### Short task
Quote exactly the lines from the line containing "back_strut()" to the line containing "imported = [obj", both lines included, please, and nothing more.
· · · ·
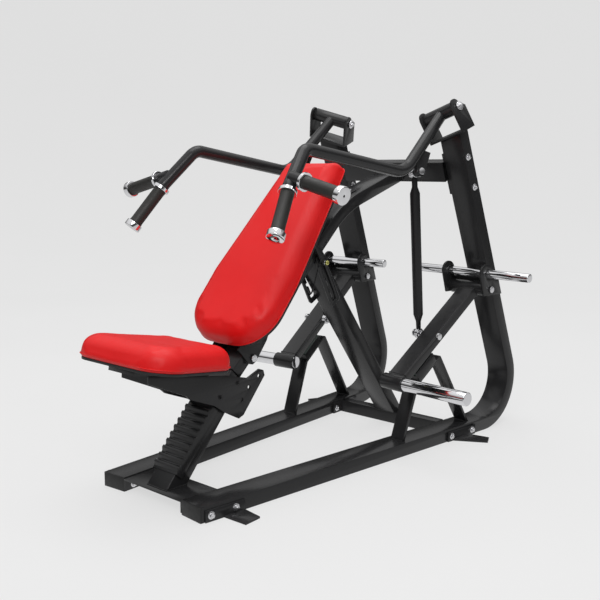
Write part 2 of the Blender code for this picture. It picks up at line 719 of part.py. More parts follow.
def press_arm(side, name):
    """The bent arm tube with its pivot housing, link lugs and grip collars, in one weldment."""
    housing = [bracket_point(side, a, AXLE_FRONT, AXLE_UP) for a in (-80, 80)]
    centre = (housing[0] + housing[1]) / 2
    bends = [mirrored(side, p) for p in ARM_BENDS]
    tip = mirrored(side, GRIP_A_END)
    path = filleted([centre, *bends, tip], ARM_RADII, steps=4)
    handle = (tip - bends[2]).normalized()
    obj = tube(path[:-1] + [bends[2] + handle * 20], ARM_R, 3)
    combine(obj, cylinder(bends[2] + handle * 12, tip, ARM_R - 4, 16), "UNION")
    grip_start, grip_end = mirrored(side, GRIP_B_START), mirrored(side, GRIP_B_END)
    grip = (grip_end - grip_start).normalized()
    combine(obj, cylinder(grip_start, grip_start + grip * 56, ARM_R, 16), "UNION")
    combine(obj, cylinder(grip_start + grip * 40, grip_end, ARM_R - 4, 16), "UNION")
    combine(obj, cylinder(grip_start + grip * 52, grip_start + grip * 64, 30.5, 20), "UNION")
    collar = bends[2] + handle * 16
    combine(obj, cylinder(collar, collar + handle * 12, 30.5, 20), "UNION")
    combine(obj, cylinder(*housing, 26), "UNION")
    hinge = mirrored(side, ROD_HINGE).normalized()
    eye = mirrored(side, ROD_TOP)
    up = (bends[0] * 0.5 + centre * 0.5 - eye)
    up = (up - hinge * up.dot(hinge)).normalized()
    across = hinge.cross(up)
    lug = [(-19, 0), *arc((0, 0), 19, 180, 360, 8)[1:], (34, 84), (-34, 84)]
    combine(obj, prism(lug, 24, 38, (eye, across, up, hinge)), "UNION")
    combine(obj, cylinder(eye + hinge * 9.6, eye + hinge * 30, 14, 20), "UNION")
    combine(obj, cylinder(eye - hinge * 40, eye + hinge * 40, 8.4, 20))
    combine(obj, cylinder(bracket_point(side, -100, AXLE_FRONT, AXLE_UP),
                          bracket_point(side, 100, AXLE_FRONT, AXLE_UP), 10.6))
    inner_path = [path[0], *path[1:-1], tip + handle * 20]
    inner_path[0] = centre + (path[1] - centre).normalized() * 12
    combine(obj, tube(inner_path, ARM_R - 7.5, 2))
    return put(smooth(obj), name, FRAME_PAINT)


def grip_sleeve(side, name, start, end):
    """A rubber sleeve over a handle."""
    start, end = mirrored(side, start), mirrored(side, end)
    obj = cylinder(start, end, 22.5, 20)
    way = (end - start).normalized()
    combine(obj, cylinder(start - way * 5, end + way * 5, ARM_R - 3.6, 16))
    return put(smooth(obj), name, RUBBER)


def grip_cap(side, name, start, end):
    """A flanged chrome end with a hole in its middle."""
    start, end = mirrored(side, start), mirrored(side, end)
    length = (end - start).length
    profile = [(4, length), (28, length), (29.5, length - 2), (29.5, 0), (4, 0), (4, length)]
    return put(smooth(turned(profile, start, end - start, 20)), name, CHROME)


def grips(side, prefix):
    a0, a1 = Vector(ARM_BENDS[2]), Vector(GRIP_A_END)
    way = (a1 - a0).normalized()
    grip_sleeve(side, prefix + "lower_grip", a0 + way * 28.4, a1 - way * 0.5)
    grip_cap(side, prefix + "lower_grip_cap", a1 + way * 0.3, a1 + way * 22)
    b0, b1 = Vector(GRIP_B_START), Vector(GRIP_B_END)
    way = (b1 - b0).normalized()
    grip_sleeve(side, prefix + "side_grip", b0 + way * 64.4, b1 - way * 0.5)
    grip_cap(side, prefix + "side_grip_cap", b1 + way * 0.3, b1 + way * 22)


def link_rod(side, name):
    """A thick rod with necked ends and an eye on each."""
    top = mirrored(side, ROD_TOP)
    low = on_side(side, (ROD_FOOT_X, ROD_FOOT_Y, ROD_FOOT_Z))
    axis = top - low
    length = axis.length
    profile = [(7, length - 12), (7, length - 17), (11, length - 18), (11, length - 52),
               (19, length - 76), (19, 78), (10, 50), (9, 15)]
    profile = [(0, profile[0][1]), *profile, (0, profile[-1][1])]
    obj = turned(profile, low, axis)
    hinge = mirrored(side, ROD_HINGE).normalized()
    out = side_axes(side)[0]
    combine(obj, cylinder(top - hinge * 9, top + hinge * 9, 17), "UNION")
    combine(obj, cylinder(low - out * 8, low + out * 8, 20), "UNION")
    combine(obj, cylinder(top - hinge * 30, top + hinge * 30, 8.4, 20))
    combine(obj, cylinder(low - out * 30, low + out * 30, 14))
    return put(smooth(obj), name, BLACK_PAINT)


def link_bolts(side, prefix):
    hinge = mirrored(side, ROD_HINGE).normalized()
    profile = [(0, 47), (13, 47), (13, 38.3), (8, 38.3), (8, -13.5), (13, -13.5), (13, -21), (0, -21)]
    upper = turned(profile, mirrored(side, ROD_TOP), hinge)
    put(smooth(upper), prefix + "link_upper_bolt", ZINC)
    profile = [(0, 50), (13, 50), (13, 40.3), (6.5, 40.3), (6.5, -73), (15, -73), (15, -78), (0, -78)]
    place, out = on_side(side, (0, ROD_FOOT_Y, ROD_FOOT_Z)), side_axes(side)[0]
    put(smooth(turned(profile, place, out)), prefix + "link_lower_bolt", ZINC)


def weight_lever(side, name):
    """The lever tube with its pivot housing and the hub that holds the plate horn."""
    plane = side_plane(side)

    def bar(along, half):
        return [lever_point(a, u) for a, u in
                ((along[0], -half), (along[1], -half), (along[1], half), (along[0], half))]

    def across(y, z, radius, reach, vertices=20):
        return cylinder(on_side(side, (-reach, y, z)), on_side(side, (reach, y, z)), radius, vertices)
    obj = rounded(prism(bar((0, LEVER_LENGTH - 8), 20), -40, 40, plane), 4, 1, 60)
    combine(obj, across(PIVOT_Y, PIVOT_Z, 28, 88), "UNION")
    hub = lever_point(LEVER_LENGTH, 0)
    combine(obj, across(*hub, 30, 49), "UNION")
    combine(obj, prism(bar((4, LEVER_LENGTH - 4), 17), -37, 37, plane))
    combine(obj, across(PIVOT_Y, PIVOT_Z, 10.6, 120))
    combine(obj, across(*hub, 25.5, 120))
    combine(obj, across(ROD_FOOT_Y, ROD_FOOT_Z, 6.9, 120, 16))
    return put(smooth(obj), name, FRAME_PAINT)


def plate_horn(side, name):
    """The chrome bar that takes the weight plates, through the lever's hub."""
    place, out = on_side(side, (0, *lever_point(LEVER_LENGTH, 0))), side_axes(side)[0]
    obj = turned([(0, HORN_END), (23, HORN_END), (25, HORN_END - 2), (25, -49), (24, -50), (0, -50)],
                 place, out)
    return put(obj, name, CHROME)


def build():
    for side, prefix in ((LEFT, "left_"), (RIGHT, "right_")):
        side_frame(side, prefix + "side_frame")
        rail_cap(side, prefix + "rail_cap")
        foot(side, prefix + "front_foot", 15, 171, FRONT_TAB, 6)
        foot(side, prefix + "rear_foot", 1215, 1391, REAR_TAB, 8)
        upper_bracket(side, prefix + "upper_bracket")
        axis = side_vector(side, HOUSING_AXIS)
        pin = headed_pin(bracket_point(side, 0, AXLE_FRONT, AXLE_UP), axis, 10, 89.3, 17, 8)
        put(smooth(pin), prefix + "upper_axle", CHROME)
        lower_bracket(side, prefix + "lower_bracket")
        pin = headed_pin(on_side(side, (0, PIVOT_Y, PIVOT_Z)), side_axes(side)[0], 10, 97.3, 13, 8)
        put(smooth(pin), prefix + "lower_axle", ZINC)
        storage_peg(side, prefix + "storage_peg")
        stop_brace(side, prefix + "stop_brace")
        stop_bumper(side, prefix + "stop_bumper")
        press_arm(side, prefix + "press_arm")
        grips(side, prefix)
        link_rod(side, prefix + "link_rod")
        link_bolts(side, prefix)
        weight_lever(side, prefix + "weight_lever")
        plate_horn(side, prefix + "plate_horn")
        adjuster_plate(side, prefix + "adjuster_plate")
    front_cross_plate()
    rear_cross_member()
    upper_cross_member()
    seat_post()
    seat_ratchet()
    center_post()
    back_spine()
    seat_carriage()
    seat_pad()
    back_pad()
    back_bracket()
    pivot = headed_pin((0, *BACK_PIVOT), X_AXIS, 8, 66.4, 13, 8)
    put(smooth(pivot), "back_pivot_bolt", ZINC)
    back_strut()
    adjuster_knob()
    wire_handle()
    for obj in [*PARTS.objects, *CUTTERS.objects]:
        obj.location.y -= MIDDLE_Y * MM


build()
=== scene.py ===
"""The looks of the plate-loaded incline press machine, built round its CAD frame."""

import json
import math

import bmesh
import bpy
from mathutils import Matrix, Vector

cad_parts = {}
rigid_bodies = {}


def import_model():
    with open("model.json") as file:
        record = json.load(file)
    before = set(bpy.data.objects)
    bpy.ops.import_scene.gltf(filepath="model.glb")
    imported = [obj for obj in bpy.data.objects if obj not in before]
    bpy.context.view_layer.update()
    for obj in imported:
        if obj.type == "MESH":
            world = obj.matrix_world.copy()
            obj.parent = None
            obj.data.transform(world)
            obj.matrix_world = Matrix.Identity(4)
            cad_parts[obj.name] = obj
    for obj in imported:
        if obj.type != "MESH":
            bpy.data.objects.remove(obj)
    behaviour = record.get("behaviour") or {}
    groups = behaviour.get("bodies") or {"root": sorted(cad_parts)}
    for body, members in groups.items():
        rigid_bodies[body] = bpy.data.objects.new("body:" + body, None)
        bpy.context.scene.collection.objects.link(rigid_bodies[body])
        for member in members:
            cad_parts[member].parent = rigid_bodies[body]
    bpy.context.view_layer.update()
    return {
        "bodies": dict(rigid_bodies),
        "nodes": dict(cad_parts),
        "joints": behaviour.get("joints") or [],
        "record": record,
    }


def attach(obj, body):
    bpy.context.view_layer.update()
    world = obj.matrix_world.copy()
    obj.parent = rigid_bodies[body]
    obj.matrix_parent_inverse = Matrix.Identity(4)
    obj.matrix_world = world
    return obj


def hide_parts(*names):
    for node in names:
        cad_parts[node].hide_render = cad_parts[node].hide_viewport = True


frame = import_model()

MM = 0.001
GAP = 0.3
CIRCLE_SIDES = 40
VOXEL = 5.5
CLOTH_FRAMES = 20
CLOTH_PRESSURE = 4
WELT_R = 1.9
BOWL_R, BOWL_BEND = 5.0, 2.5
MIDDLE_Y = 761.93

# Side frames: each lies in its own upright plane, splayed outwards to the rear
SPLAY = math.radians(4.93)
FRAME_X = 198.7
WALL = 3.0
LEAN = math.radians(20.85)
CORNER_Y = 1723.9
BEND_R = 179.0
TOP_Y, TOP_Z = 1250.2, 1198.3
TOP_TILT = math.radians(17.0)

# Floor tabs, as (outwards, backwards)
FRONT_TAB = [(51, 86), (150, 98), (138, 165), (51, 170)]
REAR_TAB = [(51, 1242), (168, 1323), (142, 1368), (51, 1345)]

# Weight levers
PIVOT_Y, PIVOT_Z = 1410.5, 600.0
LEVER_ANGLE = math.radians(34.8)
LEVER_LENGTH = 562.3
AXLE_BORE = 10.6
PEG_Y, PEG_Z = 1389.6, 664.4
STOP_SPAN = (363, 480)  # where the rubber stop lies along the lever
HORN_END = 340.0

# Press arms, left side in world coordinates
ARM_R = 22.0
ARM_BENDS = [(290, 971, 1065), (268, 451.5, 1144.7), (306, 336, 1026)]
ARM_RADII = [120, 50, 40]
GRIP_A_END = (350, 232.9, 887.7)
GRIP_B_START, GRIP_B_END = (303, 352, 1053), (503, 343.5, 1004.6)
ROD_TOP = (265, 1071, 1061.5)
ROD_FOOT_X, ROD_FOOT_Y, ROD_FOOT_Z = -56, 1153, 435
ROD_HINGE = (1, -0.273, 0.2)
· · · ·
### Written answer
    back_strut()
    adjuster_knob()
    wire_handle()
    for obj in [*PARTS.objects, *CUTTERS.objects]:
        obj.location.y -= MIDDLE_Y * MM


build()
=== scene.py ===
"""The looks of the plate-loaded incline press machine, built round its CAD frame."""

import json
import math

import bmesh
import bpy
from mathutils import Matrix, Vector

cad_parts = {}
rigid_bodies = {}


def import_model():
    with open("model.json") as file:
        record = json.load(file)
    before = set(bpy.data.objects)
    bpy.ops.import_scene.gltf(filepath="model.glb")
    imported = [obj for obj in bpy.data.objects if obj not in before]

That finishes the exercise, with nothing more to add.